Even without a court-ordered update, creditors can locate new accounts through payroll records (if the person changes the direct deposit destination), through electronic payment traces, or through the professional asset search tools described above. Anyone who receives regular income will eventually route that income through a bank account, and a persistent creditor has multiple avenues to discover where those funds are held.
The more effective approach to protecting bank account funds from creditors involves structuring accounts to take advantage of Florida’s statutory exemptions rather than attempting to conceal them.
Proceedings Supplementary
When standard post-judgment discovery tools are insufficient, Florida creditors can initiate proceedings supplementary under Florida Statute 56.29. This procedure allows the creditor to compel the judgment defendant to appear before a judge or magistrate and testify about assets under oath. It also authorizes the creditor to implead third parties who may be holding that person’s property.
Proceedings supplementary are particularly powerful because they combine discovery with enforcement. The court can order the person or a third party to turn over assets, impose an injunction freezing assets, or appoint a receiver to manage the assets during the collection process. A creditor who discovers through these proceedings that funds were transferred to a family member or business entity can seek to reverse the transfer as fraudulent under Florida’s Uniform Voidable Transactions Act, Chapter 726.

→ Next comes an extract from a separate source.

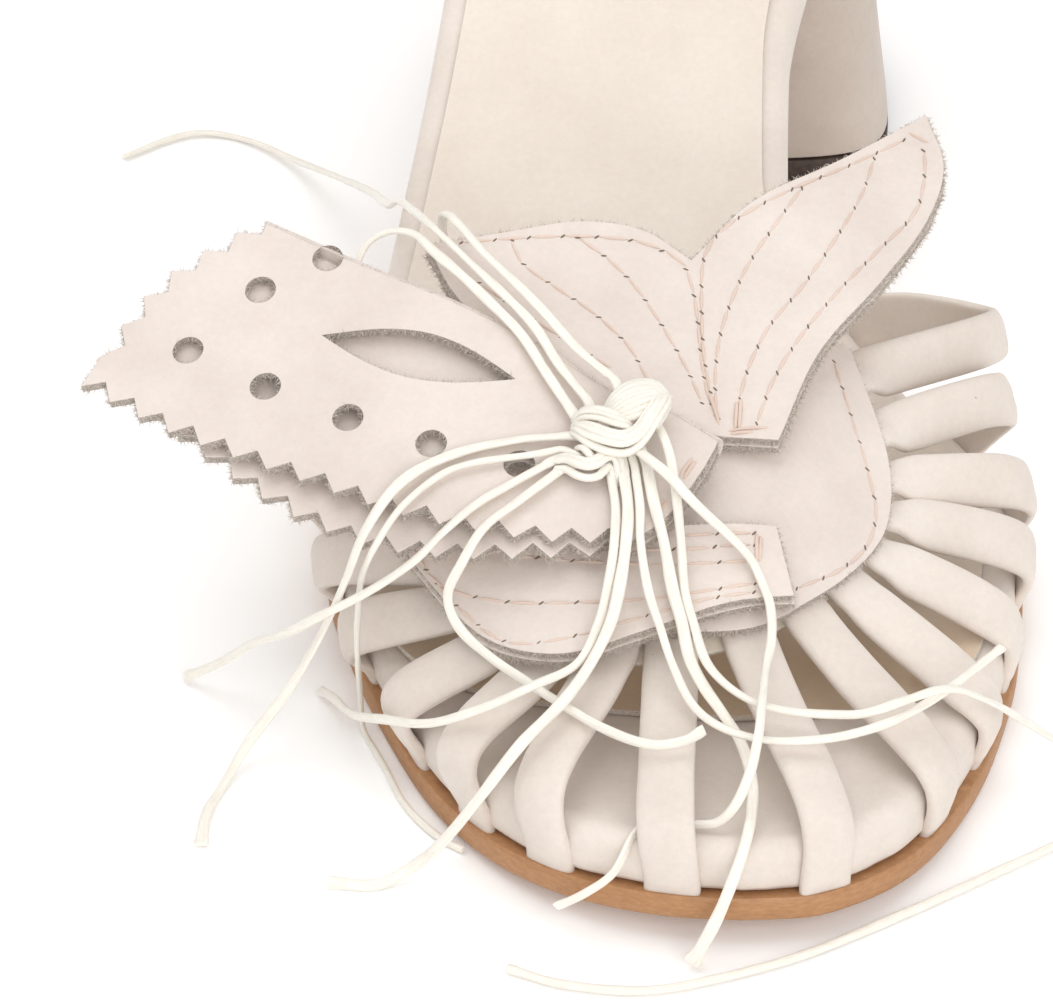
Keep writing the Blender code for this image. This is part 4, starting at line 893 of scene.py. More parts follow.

The proceeding may be commenced at any time during the 20-year life of a Florida judgment, and creditors can use the mechanism repeatedly as new asset information emerges. Because proceedings supplementary reach assets held by third parties, even funds deposited into a tenancy by the entirety account may come under scrutiny if the creditor can establish that the transfer was made to hinder collection. The scope of these tools explains why effective bank account protection depends on Florida’s statutory exemptions rather than concealment.